Merck Deleted Data
Merck's Deleted Data
Robert Langreth and Matthew Herper
Forbes.com 12.08.05, 8:10 PM ET
"A top editor of The New England Journal of Medicine says that he was stunned to find out that data linking Vioxx to cardiovascular risk was deleted from a major study his journal published five years ago--and that it appears that Merck researchers may have deleted that data." (from the first paragraph)
According to the article, shortly after Merck recalled Vioxx from the market the editors of NEJM discovered a diskette containing earlier versions of the manuscript for the VIGOR trail published in NEJM November 2000. The early versions fo the manuscript contained a blank table entitled "CV events." Time stamps indicaed the data was deleted two days before the manuscript was submitted to NEJM. According to the Dr. Gregory Curfman, executive editor of NEJM, the identity of the person who deleted the table is a mystery. "When you hover the cursor over the editing changes, the identity of the editor pops up, and it just says 'Merck."

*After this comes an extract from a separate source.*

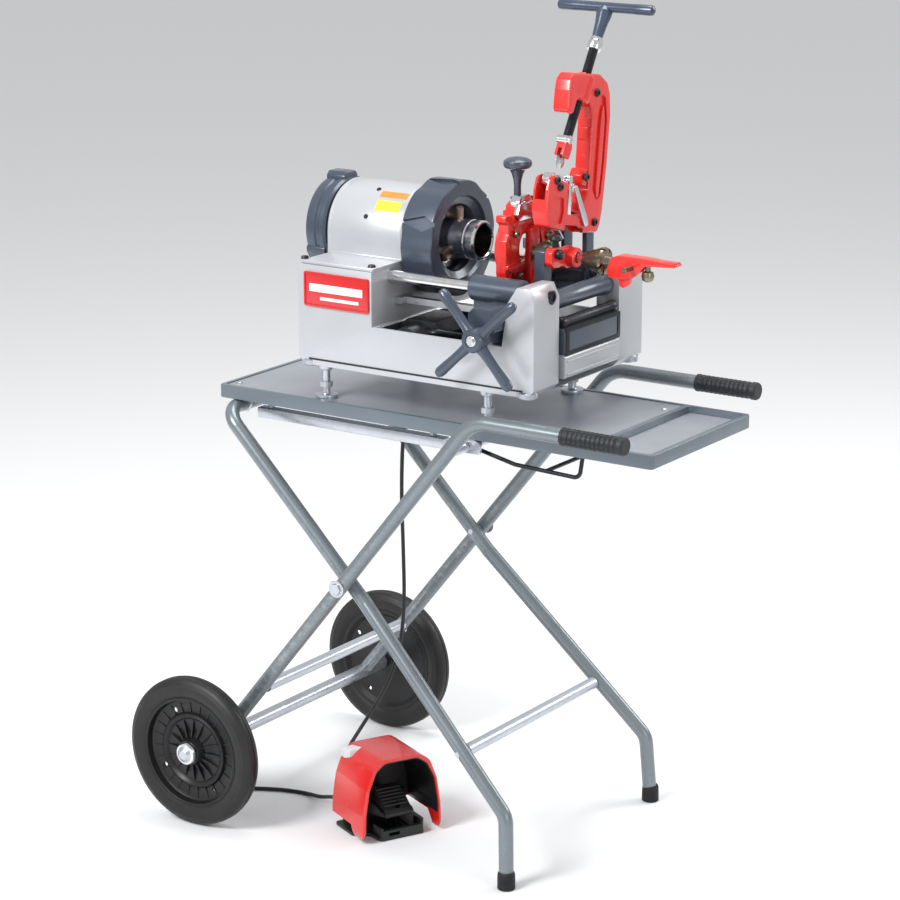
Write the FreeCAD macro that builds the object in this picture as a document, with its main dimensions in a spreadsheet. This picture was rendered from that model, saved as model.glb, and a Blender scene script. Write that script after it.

The eidtors of NEJM released an editorial on The New England Journal's Web site entitled "Expression of Concern," (10.1056/NEJMe058314)which calls on the VIGOR authors to submit a correction of the 2000 manuscript. "Taken together, these inaccuracies and deletions call into question the integrity of the data on adverse cardiovascular events in this article," it read.

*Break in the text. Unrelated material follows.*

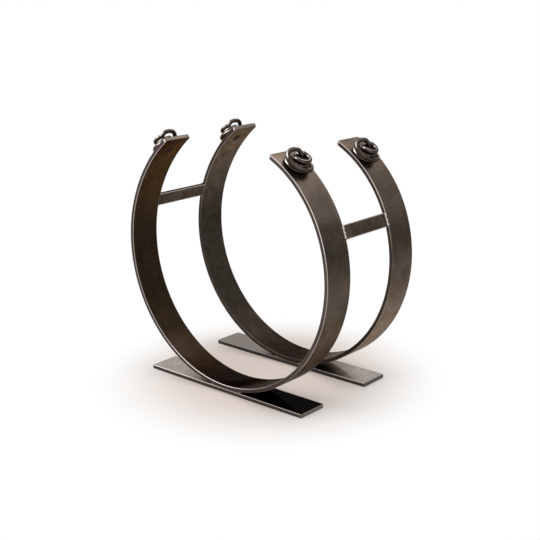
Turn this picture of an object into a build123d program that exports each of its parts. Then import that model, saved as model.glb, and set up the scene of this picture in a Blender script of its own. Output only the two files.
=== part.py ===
# Log holder of two open flat-bar hoops, each welded on its own foot bar, with a forged knot near each tip
from build123d import *
from math import cos, degrees, radians, sin, tan
import os

os.makedirs("parts", exist_ok=True)

# Flat bar that the hoops and feet are made of
bar_width = 50.0
bar_thickness = 6.0
edge_ease = 0.8

# Hoops, seen from the front as circles that stay open at the top, bent tighter on the right than on the left
hoop_outer_radius = 195.0
hoop_gap = 97.0
upper_start = 22.0
right_upper_radius = 177.0
right_upper_length = 128.0
left_upper_radius = 228.0
left_upper_length = 123.0
tip_corner = 5.0

# Feet, one flat bar under each hoop, reaching a little further to the left
foot_length = 306.0
foot_shift = -5.5
foot_corner = 2.0

# Tie bars between the hoops, one on each side
tie_width = 20.0
tie_thickness = 5.0
tie_angle = 18.5
tie_ease = 0.5

# Weld beads
tie_bead_radius = 3.0
tie_bead_margin = 1.0
foot_bead_start = 16.0
foot_bead_end = 31.0
foot_bead_margin = 2.0
foot_bead_round = 1.0

# Knots: corners of each rod's way, towards the tip, sideways and out from the bar, from the knot's middle
rod_diameter = 6.2
rod_sides = 8
rod_ease = 0.7
bend_share = 0.46
lower_way = (
    (-3.2, -3.2, 3.2), (-8.2, -8.8, 3.2), (-16, -7, 3.2), (-17.5, 3, 3.2), (-13, 12.5, 3.2),
    (-4, 17.5, 3.2), (6.5, 17, 3.2), (15, 10, 3.2), (15.8, 0, 3.2), (10.5, -12, 3.6),
    (0, -18.8, 5.4), (-12, -17.5, 7.4), (-20.5, -8.5, 9), (-21, 4.5, 9.4), (-15, 15.5, 9.6),
    (-4.5, 20.2, 10), (6, 19.5, 12.6), (12, 14, 17), (12, 5, 20.3), (7.5, -3.5, 19.5), (1.5, -6.5, 14),
)
upper_way = (
    (-3, 10.2, 7.2), (-11, 9, 8.6), (-14.5, 0.5, 9.9), (-13, -9, 10.4), (-4.5, -14, 10),
    (5, -12, 9.3), (9.5, -3, 9.2), (8, 6.5, 10.6), (-0.5, 10.8, 14), (-9.5, 6.5, 16),
    (-11.8, -3, 16.4), (-7.5, -12, 16.6), (0.5, -13.8, 15.3),
)

# Places of the knots, each set by hand: back from the tip, and sideways from the middle of the bar
front_right_setback = 30.0
front_left_setback = 28.0
rear_right_setback = 37.0
rear_left_setback = 28.0
front_right_sideways = 0.0
front_left_sideways = 2.0
rear_right_sideways = 5.0
rear_left_sideways = -2.0

# Shanks that hold the knots, passing through the bar and filling a countersink on its inside
shank_radius = 4.4
shank_rise = 6.0
plug_radius = 6.4
plug_angle = 90.0
plug_recess = 0.4

# Clearance where two separate pieces only just touch
seat_gap = 0.1

# Derived sizes
hoop_inner_radius = hoop_outer_radius - bar_thickness
hoop_centre_z = bar_thickness + hoop_outer_radius
hoop_y = (hoop_gap + bar_width) / 2
lower_arc = 180.0 + 2 * upper_start
rod_radius = rod_diameter / 2
knot_places = {
    ("front", 1): (front_right_setback, front_right_sideways),
    ("front", -1): (front_left_setback, front_left_sideways),
    ("rear", 1): (rear_right_setback, rear_right_sideways),
    ("rear", -1): (rear_left_setback, rear_left_sideways),
}


def upper_arc(side):
    """Radius, centre and sweep in degrees of the hoop's upper arc, on the right for side 1 and left for -1."""
    radius = right_upper_radius if side > 0 else left_upper_radius
    length = right_upper_length if side > 0 else left_upper_length
    offset = hoop_outer_radius - radius
    centre = (side * offset * cos(radians(upper_start)), hoop_centre_z + offset * sin(radians(upper_start)))
    return radius, centre, degrees(length / radius)


def knot_plane(place, side, inward=False):
    """Plane on the hoop's outer or inner face at a knot, with its x axis towards the tip."""
    setback, sideways = knot_places[place, side]
    radius, centre, sweep_angle = upper_arc(side)
    angle = radians(upper_start + sweep_angle) - setback / radius
    reach = radius - bar_thickness if inward else radius
    normal = -1 if inward else 1
    y = -hoop_y if place == "front" else hoop_y
    return Plane(
        origin=(centre[0] + side * reach * cos(angle), y - side * sideways, centre[1] + reach * sin(angle)),
        x_dir=(-side * sin(angle), 0, cos(angle)),
        z_dir=(normal * side * cos(angle), 0, normal * sin(angle)),
    )


# Hoop before its holes are drilled: a long lower arc that runs on into an upper arc on each side
right_radius, right_centre, right_sweep = upper_arc(1)
left_radius, left_centre, left_sweep = upper_arc(-1)
with BuildPart() as hoop_blank:
    with BuildSketch(Plane.XZ):
        with BuildLine():
            CenterArc((0, hoop_centre_z), hoop_outer_radius, upper_start, -lower_arc)
            CenterArc((0, hoop_centre_z), hoop_inner_radius, upper_start, -lower_arc)
            right_outer = CenterArc(right_centre, right_radius, upper_start, right_sweep)
            right_inner = CenterArc(right_centre, right_radius - bar_thickness, upper_start, right_sweep)
            left_outer = CenterArc(left_centre, left_radius, 180.0 - upper_start, -left_sweep)
            left_inner = CenterArc(left_centre, left_radius - bar_thickness, 180.0 - upper_start, -left_sweep)
            Line(right_outer @ 1, right_inner @ 1)
            Line(left_outer @ 1, left_inner @ 1)
        make_face()
    extrude(amount=bar_width / 2, both=True)
    tip_corners = hoop_blank.edges().filter_by(GeomType.LINE).group_by(SortBy.LENGTH)[0]
    fillet(tip_corners, tip_corner)
    long_arcs = hoop_blank.edges().filter_by(GeomType.CIRCLE).filter_by(lambda arc: arc.length > bar_width)
    chamfer(long_arcs, edge_ease)

# Front hoop, drilled for its knots
with BuildPart() as front_hoop:
    with Locations((0, -hoop_y, 0)):
        add(hoop_blank.part)
    with Locations(knot_plane("front", 1, True), knot_plane("front", -1, True)):
        CounterSinkHole(shank_radius + seat_gap, plug_radius + seat_gap, 2 * bar_thickness, plug_angle)
front_hoop.part.label = "front_hoop"
export_step(front_hoop.part, "parts/front_hoop.step")

# Rear hoop, the same bar with its knots set elsewhere
with BuildPart() as rear_hoop:
    with Locations((0, hoop_y, 0)):
        add(hoop_blank.part)
    with Locations(knot_plane("rear", 1, True), knot_plane("rear", -1, True)):
        CounterSinkHole(shank_radius + seat_gap, plug_radius + seat_gap, 2 * bar_thickness, plug_angle)
rear_hoop.part.label = "rear_hoop"
export_step(rear_hoop.part, "parts/rear_hoop.step")

# Front foot
with BuildPart() as front_foot:
    with BuildSketch(Plane.XY):
        with Locations((foot_shift, -hoop_y)):
            RectangleRounded(foot_length, bar_width, foot_corner)
    extrude(amount=bar_thickness)
    chamfer(front_foot.faces().sort_by(Axis.Z)[-1].edges(), edge_ease)
    chamfer(front_foot.faces().sort_by(Axis.Z)[0].edges(), edge_ease / 2)
front_foot.part.label = "front_foot"
export_step(front_foot.part, "parts/front_foot.step")

# Rear foot
with BuildPart() as rear_foot:
    with Locations((0, 2 * hoop_y, 0)):
        add(front_foot.part)
rear_foot.part.label = "rear_foot"
export_step(rear_foot.part, "parts/rear_foot.step")

# Right tie bar, flush with the inside of the hoops and butted against their facing edges
tie_radius = hoop_inner_radius + tie_thickness / 2
tie_normal = (cos(radians(tie_angle)), 0, sin(radians(tie_angle)))
tie_centre = (tie_radius * tie_normal[0], 0, hoop_centre_z + tie_radius * tie_normal[2])
with BuildPart() as right_tie_bar:
    with BuildSketch(Plane(origin=tie_centre, x_dir=tie_normal, z_dir=(0, 1, 0))):
        RectangleRounded(tie_thickness, tie_width, tie_ease)
    extrude(amount=hoop_gap / 2, both=True)
right_tie_bar.part.label = "right_tie_bar"
export_step(right_tie_bar.part, "parts/right_tie_bar.step")

# Left tie bar
with BuildPart() as left_tie_bar:
    add(right_tie_bar.part.mirror(Plane.YZ))
left_tie_bar.part.label = "left_tie_bar"
export_step(left_tie_bar.part, "parts/left_tie_bar.step")

# Weld bead over the joint of the right tie bar and the front hoop
bead_radius = hoop_inner_radius + tie_thickness
bead_centre = (bead_radius * tie_normal[0], -hoop_gap / 2, hoop_centre_z + bead_radius * tie_normal[2])
bead_length = tie_width - 2 * tie_bead_margin
with BuildPart() as right_front_tie_weld:
    with BuildSketch(Plane(origin=bead_centre, x_dir=(0, 1, 0), z_dir=(-tie_normal[2], 0, tie_normal[0]))):
        Circle(tie_bead_radius)
    extrude(amount=bead_length / 2, both=True)
    chamfer(right_front_tie_weld.edges(), tie_bead_radius / 3)
    add(front_hoop.part, mode=Mode.SUBTRACT)
    add(right_tie_bar.part, mode=Mode.SUBTRACT)
right_front_tie_weld.part.label = "right_front_tie_weld"
export_step(right_front_tie_weld.part, "parts/right_front_tie_weld.step")

# The same bead at the bar's rear end and at both ends of the left bar
with BuildPart() as right_rear_tie_weld:
    add(right_front_tie_weld.part.mirror(Plane.XZ))
right_rear_tie_weld.part.label = "right_rear_tie_weld"
export_step(right_rear_tie_weld.part, "parts/right_rear_tie_weld.step")

with BuildPart() as left_front_tie_weld:
    add(right_front_tie_weld.part.mirror(Plane.YZ))
left_front_tie_weld.part.label = "left_front_tie_weld"
export_step(left_front_tie_weld.part, "parts/left_front_tie_weld.step")

with BuildPart() as left_rear_tie_weld:
    add(left_front_tie_weld.part.mirror(Plane.XZ))
left_rear_tie_weld.part.label = "left_rear_tie_weld"
export_step(left_rear_tie_weld.part, "parts/left_rear_tie_weld.step")

# Weld in the wedge between the front foot and the hoop, right of the line where they touch
with BuildPart() as front_right_foot_weld:
    with BuildSketch(Plane.XZ.offset(hoop_y)):
        with BuildLine():
            Polyline(
                (foot_bead_start, bar_thickness),
                (foot_bead_end, bar_thickness),
                (foot_bead_end, 2 * bar_thickness),
                (foot_bead_start, 2 * bar_thickness),
                close=True,
            )
        make_face()
        with Locations((0, hoop_centre_z)):
            Circle(hoop_outer_radius, mode=Mode.SUBTRACT)
    extrude(amount=bar_width / 2 - foot_bead_margin, both=True)
    bead_outside = front_right_foot_weld.faces().sort_by(Axis.X)[-1]
    fillet(bead_outside.edges().sort_by(Axis.Z)[-1], foot_bead_round)
front_right_foot_weld.part.label = "front_right_foot_weld"
export_step(front_right_foot_weld.part, "parts/front_right_foot_weld.step")

with BuildPart() as front_left_foot_weld:
    add(front_right_foot_weld.part.mirror(Plane.YZ))
front_left_foot_weld.part.label = "front_left_foot_weld"
export_step(front_left_foot_weld.part, "parts/front_left_foot_weld.step")

with BuildPart() as rear_right_foot_weld:
    add(front_right_foot_weld.part.mirror(Plane.XZ))
rear_right_foot_weld.part.label = "rear_right_foot_weld"
export_step(rear_right_foot_weld.part, "parts/rear_right_foot_weld.step")

with BuildPart() as rear_left_foot_weld:
    add(front_left_foot_weld.part.mirror(Plane.XZ))
rear_left_foot_weld.part.label = "rear_left_foot_weld"
export_step(rear_left_foot_weld.part, "parts/rear_left_foot_weld.step")


def bend_radii(corners):
    """Bend radius at each inner corner of a rod's way, as wide as the shorter of its two runs allows."""
    radii = []
    for before, corner, after in zip(corners, corners[1:], corners[2:]):
        back = Vector(before) - Vector(corner)
        ahead = Vector(after) - Vector(corner)
        half_turn = (180.0 - back.get_angle(ahead)) / 2
        radii.append(bend_share * min(back.length, ahead.length) / tan(radians(half_turn)))
    return radii


def forged_rod(corners):
    """Rod forged to soft flats, in straight runs and bends, its ends eased."""
    with BuildPart() as rod:
        with BuildLine() as way:
            FilletPolyline(*corners, radius=bend_radii(corners))
        with BuildSketch(Plane(origin=way.line @ 0, z_dir=way.line % 0)):
            RegularPolygon(rod_radius, rod_sides)
        sweep(path=way.line)
        for end in (way.line @ 0, way.line @ 1):
            chamfer(rod.faces().sort_by_distance(end)[0].edges(), rod_ease)
    return rod.part


# Lower rod, lying on the bar, rising round the knot and over its top, and upper rod, coiled inside it
lower_rod = forged_rod(lower_way)
upper_rod = forged_rod(upper_way)
rod_lift = seat_gap - lower_rod.bounding_box().min.Z

# Shank: a countersunk plug inside the bar, a stem through it and a rounded end inside the knot
plug_depth = (plug_radius - shank_radius) / tan(radians(plug_angle / 2))
with BuildPart() as shank:
    with BuildSketch(Plane.XZ):
        with BuildLine():
            Polyline(
                (0, plug_recess - bar_thickness),
                (plug_radius - plug_recess, plug_recess - bar_thickness),
                (shank_radius, plug_depth - bar_thickness),
                (shank_radius, shank_rise),
                (0, shank_rise),
                close=True,
            )
        make_face()
    revolve(axis=Axis.Z)
    chamfer(shank.faces().sort_by(Axis.Z)[-1].edges(), shank_radius / 4)

# Knots and shanks of the front and rear pairs of tips
for place in ("front", "rear"):
    for kind, piece, lift in (
        ("lower_rods", lower_rod, rod_lift),
        ("upper_rods", upper_rod, rod_lift),
        ("shanks", shank.part, 0.0),
    ):
        with BuildPart() as pair:
            with Locations(knot_plane(place, 1).offset(lift), knot_plane(place, -1).offset(lift)):
                add(piece)
        pair.part.label = f"{place}_knot_{kind}"
        export_step(pair.part, f"parts/{place}_knot_{kind}.step")
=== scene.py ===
import bpy
from math import cos, radians, sin
from mathutils import Matrix, Vector


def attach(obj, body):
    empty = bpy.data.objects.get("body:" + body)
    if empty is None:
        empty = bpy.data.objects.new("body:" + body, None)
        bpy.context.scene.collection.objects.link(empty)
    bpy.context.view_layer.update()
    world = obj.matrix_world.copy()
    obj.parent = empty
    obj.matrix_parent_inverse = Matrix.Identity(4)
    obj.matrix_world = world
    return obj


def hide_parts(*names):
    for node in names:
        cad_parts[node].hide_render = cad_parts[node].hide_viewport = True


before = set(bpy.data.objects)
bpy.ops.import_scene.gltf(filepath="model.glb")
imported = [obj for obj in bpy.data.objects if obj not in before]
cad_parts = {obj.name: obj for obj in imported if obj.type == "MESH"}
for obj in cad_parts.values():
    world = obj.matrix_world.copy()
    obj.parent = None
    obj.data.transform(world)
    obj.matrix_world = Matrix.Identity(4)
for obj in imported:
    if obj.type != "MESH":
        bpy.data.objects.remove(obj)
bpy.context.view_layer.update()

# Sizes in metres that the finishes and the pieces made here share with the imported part
BAR = 0.006
HALF_WIDTH = 0.025
HOOP_RADIUS = 0.195
HOOP_Z = BAR + HOOP_RADIUS
HOOP_Y = 0.0735
HALF_GAP = HOOP_Y - HALF_WIDTH
UPPER_START = radians(22.0)
FOOT_MIDDLE = -0.0055
TIE_ANGLE = radians(18.5)
TIE_THICK = 0.005
TIE_BEAD = 0.018

# Radius and length of a hoop's upper arc, on the right and on the left
UPPER_BEND = {1: (0.177, 0.128), -1: (0.228, 0.123)}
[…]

Since I don't write journal articles from research funded by drug companies I am completely naive as to how this works. Must authors submit their research articles to the drug company first prior to submitting it to a journal publisher? That seems a little off to me. But if that is the case, I don't understand how the authors upon reading the final published article in NEJM did not notice that one of their tables on cardiovascular events was missing and contact the journal.